Synopsis:
TCS is in focus as JP Morgan expects a 24% upside in this stock, citing strong hold on its existing segment, and value unlocking from its recent acquisition.

The shares of this leading IT stock are in focus after certain upticks announced by the brokerage on its latest research report. In this article, we will try to understand the rationale behind this upside.

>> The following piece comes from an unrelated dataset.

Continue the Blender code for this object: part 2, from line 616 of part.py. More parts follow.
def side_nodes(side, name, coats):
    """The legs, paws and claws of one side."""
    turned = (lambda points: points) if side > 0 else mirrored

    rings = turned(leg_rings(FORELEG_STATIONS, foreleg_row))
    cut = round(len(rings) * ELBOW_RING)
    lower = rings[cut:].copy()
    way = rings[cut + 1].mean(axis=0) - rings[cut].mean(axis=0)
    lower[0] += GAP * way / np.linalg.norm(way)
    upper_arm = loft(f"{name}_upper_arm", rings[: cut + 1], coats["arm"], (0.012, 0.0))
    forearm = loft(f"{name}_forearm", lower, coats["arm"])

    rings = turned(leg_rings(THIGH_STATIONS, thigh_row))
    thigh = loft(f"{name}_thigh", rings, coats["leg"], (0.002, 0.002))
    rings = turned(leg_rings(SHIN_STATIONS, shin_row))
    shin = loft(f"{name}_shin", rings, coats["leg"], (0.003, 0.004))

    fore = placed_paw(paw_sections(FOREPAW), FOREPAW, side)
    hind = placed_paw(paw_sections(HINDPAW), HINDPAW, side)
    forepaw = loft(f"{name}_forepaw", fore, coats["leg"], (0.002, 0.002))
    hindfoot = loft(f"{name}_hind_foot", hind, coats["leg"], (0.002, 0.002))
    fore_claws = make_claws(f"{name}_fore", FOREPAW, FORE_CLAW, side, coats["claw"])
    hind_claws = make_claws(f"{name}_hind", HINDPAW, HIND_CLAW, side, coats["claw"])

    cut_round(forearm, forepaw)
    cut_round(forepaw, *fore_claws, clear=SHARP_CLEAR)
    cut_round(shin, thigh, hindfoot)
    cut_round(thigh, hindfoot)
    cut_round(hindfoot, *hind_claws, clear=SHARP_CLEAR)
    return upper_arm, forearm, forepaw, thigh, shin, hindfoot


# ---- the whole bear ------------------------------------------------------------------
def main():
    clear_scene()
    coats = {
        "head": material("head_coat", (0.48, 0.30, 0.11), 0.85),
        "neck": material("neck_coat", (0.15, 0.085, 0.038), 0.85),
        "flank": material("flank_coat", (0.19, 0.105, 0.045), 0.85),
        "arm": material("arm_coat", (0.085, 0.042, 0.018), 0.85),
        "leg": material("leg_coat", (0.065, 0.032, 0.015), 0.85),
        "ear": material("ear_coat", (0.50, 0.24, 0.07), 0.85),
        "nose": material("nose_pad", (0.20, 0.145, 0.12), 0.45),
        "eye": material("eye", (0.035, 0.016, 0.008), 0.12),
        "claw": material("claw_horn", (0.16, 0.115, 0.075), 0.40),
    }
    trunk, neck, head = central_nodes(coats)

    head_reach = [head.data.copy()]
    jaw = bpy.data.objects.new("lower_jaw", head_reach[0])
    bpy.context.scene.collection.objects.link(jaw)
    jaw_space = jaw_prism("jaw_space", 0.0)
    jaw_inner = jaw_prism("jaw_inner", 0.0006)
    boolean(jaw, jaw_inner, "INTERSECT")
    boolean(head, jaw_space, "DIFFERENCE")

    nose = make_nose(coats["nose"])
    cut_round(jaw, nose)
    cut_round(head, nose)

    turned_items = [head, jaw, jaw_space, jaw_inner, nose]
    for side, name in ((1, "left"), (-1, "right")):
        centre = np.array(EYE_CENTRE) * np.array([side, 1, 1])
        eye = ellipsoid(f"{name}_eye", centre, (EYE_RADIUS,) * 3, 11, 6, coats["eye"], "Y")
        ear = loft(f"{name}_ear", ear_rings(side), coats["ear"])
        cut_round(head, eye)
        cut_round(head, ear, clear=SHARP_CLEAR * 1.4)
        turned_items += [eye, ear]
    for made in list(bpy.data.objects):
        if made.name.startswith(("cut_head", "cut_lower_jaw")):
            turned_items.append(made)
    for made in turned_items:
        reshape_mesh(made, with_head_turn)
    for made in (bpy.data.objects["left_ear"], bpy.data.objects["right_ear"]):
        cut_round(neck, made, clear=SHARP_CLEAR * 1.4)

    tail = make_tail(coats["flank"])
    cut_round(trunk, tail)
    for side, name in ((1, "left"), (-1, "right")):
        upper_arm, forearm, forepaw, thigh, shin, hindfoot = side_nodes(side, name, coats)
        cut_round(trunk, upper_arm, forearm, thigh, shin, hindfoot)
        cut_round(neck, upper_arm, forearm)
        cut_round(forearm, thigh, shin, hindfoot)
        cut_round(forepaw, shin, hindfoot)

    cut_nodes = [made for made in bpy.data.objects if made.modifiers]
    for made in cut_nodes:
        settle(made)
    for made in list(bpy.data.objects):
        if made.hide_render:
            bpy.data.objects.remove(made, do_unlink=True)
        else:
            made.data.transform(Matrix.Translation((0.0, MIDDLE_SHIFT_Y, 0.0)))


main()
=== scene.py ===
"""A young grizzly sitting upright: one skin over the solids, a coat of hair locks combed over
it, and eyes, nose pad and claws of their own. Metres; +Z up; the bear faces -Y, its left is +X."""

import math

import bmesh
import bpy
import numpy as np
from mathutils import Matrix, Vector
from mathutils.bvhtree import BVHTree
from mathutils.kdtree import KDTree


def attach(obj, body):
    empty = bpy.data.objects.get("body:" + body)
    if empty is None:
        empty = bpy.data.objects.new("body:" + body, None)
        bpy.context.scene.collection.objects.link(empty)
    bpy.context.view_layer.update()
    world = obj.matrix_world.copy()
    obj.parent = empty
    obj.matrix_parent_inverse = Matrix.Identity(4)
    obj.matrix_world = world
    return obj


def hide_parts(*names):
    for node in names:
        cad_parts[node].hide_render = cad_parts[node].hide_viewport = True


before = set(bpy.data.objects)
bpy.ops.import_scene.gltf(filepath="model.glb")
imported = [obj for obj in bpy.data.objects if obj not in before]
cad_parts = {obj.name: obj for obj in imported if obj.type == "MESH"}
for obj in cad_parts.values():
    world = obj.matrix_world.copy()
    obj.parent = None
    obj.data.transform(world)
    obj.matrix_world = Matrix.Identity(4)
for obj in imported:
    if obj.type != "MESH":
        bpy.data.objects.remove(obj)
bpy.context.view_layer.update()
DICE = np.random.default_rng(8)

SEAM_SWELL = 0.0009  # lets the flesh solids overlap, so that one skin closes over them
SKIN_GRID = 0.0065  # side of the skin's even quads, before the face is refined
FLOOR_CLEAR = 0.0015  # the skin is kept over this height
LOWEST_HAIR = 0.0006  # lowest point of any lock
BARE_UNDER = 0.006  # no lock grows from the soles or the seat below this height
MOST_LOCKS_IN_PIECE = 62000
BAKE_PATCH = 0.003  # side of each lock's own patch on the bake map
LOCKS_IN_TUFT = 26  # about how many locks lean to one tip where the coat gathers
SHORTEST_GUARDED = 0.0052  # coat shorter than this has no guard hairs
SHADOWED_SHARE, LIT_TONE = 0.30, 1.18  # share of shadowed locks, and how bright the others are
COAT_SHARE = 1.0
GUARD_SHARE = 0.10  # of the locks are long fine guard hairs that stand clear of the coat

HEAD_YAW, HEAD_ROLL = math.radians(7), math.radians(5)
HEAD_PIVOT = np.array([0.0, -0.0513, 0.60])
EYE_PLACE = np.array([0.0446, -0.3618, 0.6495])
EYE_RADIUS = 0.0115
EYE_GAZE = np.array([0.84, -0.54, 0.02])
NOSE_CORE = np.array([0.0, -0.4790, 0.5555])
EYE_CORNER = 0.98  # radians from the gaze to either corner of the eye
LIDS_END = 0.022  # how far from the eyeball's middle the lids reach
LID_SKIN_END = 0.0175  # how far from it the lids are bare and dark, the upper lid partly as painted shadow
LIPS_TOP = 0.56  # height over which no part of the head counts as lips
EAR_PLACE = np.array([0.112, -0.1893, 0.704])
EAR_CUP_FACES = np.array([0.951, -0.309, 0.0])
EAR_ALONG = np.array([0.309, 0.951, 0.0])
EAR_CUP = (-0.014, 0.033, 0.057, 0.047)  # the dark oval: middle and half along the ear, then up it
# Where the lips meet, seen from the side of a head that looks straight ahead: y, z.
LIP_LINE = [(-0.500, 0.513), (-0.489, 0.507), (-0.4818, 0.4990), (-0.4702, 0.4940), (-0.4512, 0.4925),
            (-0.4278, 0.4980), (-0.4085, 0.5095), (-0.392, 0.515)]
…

With a market capitalization of Rs 11,38,630 crore, the shares of Tata Consultancy Services Ltd are currently trading at Rs 3,147 per share, representing a decline of 31 percent from its 52-week high of Rs 4,585.90 per share. Over the past five years, the stock has delivered a return of 41 percent.

Analyst Comments

Leading global brokerage house JPMorgan has upgraded TCS to “overweight” from “neutral” and has raised its price target to Rs 3,800 per share from Rs 3,650 per share, signalling an upside potential of 24.4 percent from its previous day’s closing price of Rs 3,054 per share.

JPMorgan pointed out that TCS has had a rough start this year, trailing behind the Nifty by 29 percent and the Nifty IT by 6 percent. This is mainly due to growth that didn’t meet expectations and some pressure on margins. Still, the brokerage is confident that TCS’s business model is solid and anticipates a recovery in growth starting in the second half of FY26. 

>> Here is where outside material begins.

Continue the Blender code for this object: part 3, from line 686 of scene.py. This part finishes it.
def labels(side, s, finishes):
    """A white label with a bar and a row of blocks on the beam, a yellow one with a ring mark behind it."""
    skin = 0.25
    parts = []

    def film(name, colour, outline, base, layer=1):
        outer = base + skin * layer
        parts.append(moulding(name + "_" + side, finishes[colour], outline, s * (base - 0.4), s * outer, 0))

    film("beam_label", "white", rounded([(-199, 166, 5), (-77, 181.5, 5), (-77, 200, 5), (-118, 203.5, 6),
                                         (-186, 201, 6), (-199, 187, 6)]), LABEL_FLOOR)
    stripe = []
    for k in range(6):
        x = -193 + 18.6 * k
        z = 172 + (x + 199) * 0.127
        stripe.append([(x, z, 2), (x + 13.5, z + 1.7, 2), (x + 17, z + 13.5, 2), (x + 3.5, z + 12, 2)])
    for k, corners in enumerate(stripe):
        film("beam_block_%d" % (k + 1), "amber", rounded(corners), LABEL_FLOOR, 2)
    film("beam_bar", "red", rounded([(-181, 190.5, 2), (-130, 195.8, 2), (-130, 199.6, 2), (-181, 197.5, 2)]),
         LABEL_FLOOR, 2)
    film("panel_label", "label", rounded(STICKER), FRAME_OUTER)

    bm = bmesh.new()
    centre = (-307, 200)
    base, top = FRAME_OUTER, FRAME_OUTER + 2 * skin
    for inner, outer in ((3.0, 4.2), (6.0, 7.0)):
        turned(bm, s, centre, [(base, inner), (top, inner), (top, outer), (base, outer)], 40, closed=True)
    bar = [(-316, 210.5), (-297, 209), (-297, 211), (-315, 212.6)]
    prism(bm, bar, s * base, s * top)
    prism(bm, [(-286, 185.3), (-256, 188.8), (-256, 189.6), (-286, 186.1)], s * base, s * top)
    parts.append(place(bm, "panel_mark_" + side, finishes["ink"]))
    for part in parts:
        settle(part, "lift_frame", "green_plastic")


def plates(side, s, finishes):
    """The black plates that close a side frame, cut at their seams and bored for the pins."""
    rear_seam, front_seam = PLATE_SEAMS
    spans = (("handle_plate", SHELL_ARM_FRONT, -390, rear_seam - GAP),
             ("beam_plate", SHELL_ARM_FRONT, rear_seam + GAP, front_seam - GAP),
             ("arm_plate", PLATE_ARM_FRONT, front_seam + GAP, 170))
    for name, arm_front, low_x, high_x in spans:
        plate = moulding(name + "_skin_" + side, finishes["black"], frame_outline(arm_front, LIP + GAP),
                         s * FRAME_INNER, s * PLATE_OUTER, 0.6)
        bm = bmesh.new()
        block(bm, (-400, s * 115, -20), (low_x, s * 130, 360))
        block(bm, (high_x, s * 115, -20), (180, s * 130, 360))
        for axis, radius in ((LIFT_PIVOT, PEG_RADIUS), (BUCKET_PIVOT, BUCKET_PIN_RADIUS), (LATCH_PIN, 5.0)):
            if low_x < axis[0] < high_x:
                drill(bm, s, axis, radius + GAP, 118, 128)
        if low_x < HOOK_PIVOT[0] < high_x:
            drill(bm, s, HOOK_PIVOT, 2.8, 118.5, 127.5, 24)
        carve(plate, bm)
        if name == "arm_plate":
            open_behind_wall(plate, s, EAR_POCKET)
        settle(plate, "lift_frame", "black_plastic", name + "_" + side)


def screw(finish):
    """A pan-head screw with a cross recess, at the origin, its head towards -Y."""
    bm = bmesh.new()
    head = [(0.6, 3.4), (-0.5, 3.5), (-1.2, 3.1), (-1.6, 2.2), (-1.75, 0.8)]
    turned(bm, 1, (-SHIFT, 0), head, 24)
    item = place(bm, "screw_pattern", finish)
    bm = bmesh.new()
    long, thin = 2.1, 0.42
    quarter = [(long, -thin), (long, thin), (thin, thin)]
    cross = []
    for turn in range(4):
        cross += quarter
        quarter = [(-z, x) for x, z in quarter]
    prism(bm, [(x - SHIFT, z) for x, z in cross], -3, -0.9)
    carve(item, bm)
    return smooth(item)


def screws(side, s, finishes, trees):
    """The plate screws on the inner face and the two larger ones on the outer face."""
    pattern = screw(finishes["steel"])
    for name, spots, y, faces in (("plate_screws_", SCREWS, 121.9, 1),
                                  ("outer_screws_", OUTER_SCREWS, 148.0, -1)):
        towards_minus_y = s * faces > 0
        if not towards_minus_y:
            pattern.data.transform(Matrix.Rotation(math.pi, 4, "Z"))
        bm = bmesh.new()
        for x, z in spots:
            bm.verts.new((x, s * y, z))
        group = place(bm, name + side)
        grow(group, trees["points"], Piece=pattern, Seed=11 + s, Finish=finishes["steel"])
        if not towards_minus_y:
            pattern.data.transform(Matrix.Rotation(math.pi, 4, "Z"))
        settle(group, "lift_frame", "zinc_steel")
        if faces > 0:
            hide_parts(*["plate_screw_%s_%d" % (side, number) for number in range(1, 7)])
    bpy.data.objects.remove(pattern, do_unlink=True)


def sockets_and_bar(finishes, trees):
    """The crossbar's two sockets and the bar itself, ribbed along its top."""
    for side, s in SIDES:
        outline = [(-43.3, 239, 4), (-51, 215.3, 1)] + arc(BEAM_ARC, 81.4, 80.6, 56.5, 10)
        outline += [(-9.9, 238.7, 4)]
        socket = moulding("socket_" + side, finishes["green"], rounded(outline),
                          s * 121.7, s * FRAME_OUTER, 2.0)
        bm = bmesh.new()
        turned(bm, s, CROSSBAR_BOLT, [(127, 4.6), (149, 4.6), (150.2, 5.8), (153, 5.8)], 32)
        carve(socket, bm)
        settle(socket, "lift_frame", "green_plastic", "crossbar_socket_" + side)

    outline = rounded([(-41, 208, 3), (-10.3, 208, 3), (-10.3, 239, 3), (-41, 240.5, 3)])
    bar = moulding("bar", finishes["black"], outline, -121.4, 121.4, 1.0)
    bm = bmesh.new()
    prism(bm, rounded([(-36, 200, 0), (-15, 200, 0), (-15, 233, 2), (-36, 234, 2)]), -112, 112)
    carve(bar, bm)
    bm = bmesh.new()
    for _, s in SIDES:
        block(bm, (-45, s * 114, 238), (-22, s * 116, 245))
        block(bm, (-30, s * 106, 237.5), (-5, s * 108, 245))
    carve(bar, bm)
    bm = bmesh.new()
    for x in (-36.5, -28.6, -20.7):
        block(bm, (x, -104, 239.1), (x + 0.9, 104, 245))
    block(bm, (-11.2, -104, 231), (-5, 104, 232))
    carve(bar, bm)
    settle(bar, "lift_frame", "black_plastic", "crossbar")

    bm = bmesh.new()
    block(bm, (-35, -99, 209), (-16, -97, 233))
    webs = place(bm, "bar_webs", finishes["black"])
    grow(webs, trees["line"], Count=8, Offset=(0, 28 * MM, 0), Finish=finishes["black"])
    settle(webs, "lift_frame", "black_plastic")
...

The brokerage had moderated international constant currency and year-on-year growth to 0 percent and 5 percent respectively, in FY26 and FY27, but they do expect an EPS upgrade of 2-3 percent over the next three years, tied to margin improvements of 55 basis points in FY26 and 57 basis points in FY27.

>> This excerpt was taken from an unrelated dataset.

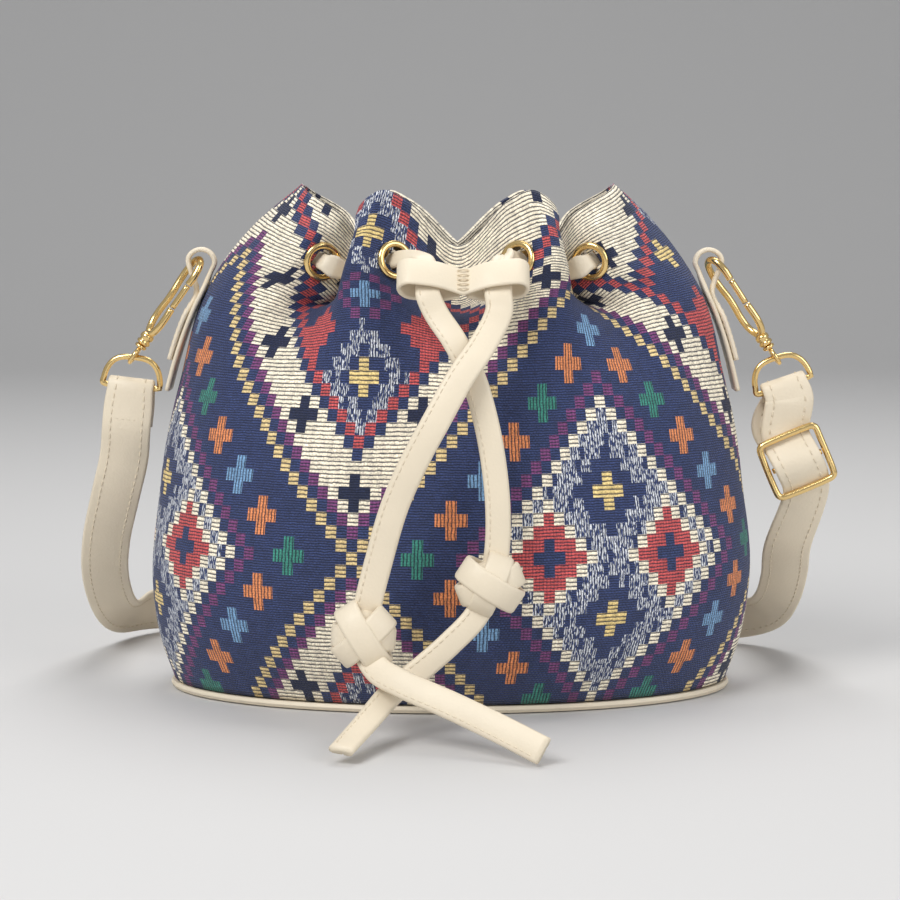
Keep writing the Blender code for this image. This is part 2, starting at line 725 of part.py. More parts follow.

JPMorgan also highlighted that TCS shares are currently trading at 19.7 times their two-year forward P/E, which is significantly lower than the five-year average, making them look quite appealing. On top of that, the company boasts a 4.5 percent forward free cash flow yield and a 3.8 percent dividend yield. 

While TCS is dealing with some short-term hurdles due to deal delays and cautious customers, management is still optimistic about medium- to long-term growth, supported by a robust order book and strong relationships with clients.

Financial Highlights

The company’s revenue for Q1 FY26 was Rs 63,437 crore, representing a 1.32 percent increase from Rs 62,613 crore in the same quarter last year. However, on a sequential basis, revenue declined by 1.62 percent from Rs 64,479 crore in Q4 FY25. 

Regarding its profitability, the company reported a 6 percent net profit growth to Rs 12,819 crore in Q1 FY26, compared to Rs 12,105 crore in Q1 FY25. Additionally, on a QoQ basis, it grew by 4.3 percent from Rs 12.293 crore.

The stock delivered an ROE and ROCE of 52.38 percent and 64.63 percent respectively, and is currently trading at a P/E of 23.17x as compared to its industry average of 30.20x.

This JP Morgan’s bullishness on TCS would be seen in the upcoming days if it is able to stand upon the brokerage’s performance or not. However, an investor must do their own research before investing.